Next step: booting with no power attached :p
Zotman · 30 January 2011 at 2:32 am
Thanks for the post! I was tearing my hair out setting up my server. Thanks a bunch!
Vamp · 22 April 2011 at 2:42 pm
Thanks a lot! Had to use trial and error to find out, the monitor was the problem. I’m doing the same thing on an Acer eMachine with Ubuntu 10.10, so just to confirm: Together with Bart’s comment it works (meaning I can finally ping it).

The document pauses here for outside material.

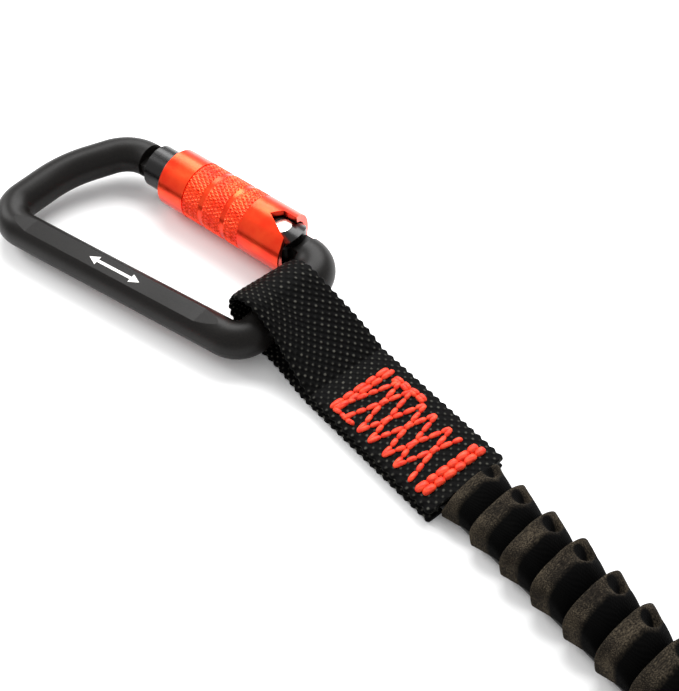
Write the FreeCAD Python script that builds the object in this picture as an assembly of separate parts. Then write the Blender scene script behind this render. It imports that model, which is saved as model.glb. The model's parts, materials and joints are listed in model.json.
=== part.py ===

abraham · 3 July 2011 at 6:27 pm
Thanks!! Is just what I need to finally config my old-tower-as-NAS 😛
Radu · 9 January 2012 at 9:38 pm
I’ve managed to get Ubuntu 10.04 to start without a monitor attached by modifying the xorg.conf file as described, then updating the /etc/default/saned file to say RUN=yes.
This way I’ve managed to use tightvncserver to remotely connect to the computer. For a strange reason, running the vncserver command automatically at boot made the system run very slow so I have to manually start it through a ssh session when I restart the server.
All the best!
Alex · 17 June 2012 at 2:25 pm
Just a quick ‘thank you’ for this guide from me – it’s taken a while (mostly because I don’t know linux very well) but finally got this working. Great guide & thank you to Bart’s additional info too.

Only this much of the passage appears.